Directive
Restate the span of lines that starts with the line containing "foam_windscreen();" and ends with the line containing "obj.matrix_world = world", word for word, including both, with nothing else.

Data
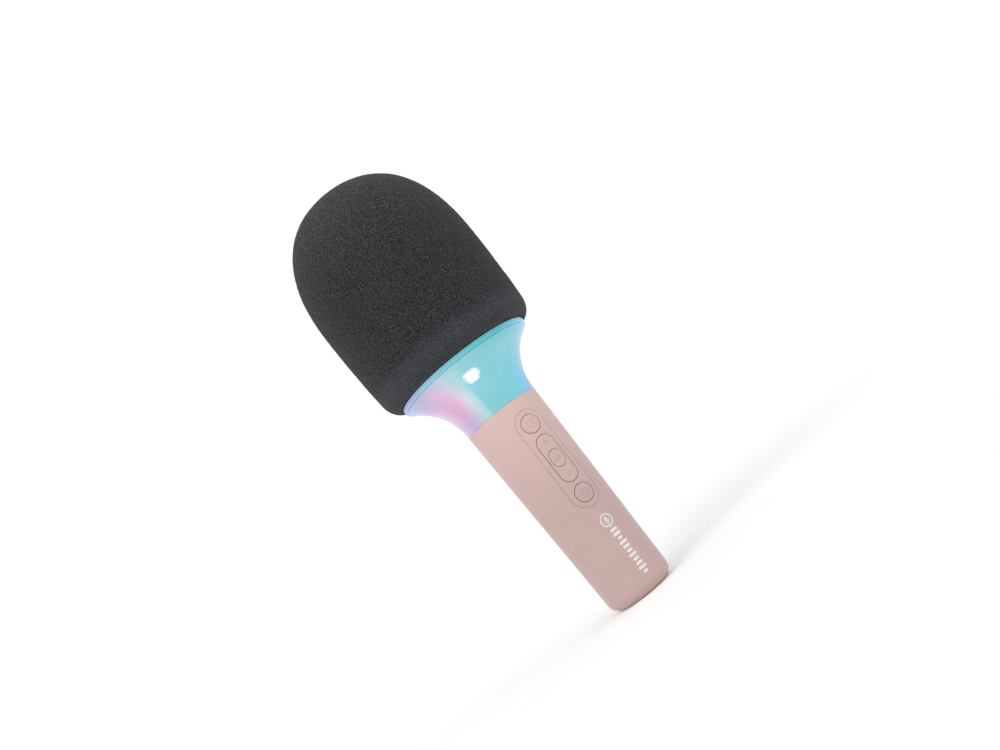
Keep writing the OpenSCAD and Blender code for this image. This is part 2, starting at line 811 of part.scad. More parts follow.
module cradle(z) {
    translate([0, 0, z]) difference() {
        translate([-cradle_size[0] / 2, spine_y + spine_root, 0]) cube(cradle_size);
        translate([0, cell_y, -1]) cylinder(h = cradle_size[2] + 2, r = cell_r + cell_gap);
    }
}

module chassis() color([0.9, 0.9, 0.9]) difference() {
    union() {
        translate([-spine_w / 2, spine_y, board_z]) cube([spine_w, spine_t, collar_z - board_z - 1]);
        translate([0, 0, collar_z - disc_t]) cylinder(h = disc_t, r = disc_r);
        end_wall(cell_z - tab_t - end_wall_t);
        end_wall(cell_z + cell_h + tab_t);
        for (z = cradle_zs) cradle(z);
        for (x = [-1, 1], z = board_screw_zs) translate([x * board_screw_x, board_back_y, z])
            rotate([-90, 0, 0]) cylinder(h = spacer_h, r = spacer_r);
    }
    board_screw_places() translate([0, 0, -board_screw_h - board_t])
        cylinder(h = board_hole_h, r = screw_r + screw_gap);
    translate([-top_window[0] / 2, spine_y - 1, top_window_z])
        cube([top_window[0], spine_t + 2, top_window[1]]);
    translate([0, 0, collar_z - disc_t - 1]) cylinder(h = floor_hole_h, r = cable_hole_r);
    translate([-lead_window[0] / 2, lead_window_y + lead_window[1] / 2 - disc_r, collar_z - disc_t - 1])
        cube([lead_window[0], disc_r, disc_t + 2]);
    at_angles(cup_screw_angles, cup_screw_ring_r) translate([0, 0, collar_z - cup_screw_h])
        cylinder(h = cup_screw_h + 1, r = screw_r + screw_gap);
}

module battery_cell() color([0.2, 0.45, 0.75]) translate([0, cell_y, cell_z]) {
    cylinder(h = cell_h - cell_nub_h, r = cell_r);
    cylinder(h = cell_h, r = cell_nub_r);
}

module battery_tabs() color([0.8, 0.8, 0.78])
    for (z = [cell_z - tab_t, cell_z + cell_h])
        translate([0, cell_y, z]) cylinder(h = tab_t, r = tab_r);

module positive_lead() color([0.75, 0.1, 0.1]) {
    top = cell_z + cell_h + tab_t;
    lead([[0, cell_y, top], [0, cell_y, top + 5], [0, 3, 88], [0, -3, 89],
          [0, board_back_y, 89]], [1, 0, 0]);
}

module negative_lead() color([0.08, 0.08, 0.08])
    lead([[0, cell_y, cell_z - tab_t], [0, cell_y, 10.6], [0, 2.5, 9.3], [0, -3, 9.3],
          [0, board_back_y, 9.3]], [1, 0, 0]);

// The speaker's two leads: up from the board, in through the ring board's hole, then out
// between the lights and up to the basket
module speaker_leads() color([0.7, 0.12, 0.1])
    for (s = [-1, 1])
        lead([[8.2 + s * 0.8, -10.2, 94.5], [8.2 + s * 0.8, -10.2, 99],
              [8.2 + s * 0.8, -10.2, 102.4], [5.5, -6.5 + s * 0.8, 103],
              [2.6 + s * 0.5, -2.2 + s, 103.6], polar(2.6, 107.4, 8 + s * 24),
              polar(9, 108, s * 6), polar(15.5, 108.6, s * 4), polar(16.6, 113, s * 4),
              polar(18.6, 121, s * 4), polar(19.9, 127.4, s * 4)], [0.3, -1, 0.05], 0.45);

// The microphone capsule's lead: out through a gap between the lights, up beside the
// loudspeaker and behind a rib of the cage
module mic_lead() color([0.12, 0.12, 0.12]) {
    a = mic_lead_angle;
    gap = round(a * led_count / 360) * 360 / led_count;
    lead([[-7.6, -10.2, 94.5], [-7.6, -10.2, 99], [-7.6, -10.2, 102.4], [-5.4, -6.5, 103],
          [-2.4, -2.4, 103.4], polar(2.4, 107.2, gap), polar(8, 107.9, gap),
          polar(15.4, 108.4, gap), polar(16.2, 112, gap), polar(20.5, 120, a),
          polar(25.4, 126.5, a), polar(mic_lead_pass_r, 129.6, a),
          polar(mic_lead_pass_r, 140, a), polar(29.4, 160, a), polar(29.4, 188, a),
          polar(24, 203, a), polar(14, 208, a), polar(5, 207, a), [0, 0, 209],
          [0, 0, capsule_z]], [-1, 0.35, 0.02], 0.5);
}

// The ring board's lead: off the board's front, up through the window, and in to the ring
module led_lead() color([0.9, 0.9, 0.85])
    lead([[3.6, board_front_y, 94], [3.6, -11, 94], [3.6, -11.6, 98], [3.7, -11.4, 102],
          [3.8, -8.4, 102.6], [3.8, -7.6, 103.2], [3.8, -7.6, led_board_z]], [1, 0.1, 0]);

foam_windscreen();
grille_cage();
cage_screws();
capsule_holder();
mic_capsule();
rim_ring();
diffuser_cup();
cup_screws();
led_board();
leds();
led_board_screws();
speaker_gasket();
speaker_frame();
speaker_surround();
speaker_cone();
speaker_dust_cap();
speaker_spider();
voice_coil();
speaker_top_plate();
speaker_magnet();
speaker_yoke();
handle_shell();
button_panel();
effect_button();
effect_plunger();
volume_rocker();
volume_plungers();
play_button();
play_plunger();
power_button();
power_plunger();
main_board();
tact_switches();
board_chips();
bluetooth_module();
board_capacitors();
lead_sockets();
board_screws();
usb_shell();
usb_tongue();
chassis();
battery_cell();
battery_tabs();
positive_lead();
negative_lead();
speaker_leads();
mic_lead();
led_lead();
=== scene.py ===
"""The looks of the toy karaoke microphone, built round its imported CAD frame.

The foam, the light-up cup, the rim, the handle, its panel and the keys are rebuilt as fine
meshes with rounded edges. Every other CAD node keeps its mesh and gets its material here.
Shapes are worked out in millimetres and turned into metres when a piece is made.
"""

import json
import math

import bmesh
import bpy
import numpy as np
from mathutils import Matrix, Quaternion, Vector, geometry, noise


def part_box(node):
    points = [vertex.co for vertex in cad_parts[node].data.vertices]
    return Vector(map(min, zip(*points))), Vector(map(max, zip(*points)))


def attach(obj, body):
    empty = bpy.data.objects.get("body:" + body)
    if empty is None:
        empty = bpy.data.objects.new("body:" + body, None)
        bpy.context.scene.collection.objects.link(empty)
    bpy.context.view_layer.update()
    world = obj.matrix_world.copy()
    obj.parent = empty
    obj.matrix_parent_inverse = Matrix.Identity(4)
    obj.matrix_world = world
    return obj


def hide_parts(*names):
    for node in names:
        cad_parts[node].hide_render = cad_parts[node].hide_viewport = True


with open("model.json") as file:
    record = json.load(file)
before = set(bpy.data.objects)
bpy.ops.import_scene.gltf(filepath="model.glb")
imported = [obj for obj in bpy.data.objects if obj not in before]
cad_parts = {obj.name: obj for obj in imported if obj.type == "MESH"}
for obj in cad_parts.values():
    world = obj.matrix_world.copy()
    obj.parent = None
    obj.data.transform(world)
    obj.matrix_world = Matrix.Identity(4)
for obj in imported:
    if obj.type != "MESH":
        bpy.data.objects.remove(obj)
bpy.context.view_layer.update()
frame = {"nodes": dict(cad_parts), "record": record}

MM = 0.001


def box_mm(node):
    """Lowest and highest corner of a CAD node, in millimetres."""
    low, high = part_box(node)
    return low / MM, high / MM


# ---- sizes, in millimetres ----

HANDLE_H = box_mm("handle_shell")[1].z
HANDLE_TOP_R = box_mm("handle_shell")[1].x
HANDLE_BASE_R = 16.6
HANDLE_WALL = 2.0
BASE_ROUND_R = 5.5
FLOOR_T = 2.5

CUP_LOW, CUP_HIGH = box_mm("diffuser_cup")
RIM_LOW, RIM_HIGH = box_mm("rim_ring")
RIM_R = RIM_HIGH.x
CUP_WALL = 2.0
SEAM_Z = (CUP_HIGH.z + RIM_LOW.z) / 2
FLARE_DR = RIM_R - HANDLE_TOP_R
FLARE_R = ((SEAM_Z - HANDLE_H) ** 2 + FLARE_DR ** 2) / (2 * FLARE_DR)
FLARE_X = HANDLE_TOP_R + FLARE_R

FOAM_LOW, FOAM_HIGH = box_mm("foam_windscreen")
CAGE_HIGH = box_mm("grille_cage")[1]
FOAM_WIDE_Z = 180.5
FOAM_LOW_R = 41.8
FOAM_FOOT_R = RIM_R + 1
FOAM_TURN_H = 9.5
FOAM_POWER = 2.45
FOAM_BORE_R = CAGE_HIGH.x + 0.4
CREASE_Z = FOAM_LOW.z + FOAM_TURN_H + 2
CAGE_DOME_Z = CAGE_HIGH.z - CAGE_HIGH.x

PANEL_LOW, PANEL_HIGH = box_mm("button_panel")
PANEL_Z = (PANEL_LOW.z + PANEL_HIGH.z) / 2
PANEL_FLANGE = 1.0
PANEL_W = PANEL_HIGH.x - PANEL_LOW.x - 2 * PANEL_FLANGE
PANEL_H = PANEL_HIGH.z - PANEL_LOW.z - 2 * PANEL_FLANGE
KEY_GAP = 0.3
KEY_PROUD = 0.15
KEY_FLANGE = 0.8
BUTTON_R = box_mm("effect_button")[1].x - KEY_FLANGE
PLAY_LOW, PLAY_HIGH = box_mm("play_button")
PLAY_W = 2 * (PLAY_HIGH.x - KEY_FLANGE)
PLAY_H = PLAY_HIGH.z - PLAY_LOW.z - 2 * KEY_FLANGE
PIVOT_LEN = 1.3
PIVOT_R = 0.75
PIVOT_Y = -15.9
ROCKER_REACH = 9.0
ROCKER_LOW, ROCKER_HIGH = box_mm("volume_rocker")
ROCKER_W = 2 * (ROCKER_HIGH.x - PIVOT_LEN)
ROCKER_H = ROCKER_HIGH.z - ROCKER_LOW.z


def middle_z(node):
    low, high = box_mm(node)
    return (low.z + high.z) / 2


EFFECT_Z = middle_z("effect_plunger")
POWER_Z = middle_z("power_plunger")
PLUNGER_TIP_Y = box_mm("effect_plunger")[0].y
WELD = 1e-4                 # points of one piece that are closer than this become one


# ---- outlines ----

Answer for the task
foam_windscreen();
grille_cage();
cage_screws();
capsule_holder();
mic_capsule();
rim_ring();
diffuser_cup();
cup_screws();
led_board();
leds();
led_board_screws();
speaker_gasket();
speaker_frame();
speaker_surround();
speaker_cone();
speaker_dust_cap();
speaker_spider();
voice_coil();
speaker_top_plate();
speaker_magnet();
speaker_yoke();
handle_shell();
button_panel();
effect_button();
effect_plunger();
volume_rocker();
volume_plungers();
play_button();
play_plunger();
power_button();
power_plunger();
main_board();
tact_switches();
board_chips();
bluetooth_module();
board_capacitors();
lead_sockets();
board_screws();
usb_shell();
usb_tongue();
chassis();
battery_cell();
battery_tabs();
positive_lead();
negative_lead();
speaker_leads();
mic_lead();
led_lead();
=== scene.py ===
"""The looks of the toy karaoke microphone, built round its imported CAD frame.

The foam, the light-up cup, the rim, the handle, its panel and the keys are rebuilt as fine
meshes with rounded edges. Every other CAD node keeps its mesh and gets its material here.
Shapes are worked out in millimetres and turned into metres when a piece is made.
"""

import json
import math

import bmesh
import bpy
import numpy as np
from mathutils import Matrix, Quaternion, Vector, geometry, noise


def part_box(node):
    points = [vertex.co for vertex in cad_parts[node].data.vertices]
    return Vector(map(min, zip(*points))), Vector(map(max, zip(*points)))


def attach(obj, body):
    empty = bpy.data.objects.get("body:" + body)
    if empty is None:
        empty = bpy.data.objects.new("body:" + body, None)
        bpy.context.scene.collection.objects.link(empty)
    bpy.context.view_layer.update()
    world = obj.matrix_world.copy()
    obj.parent = empty
    obj.matrix_parent_inverse = Matrix.Identity(4)
    obj.matrix_world = world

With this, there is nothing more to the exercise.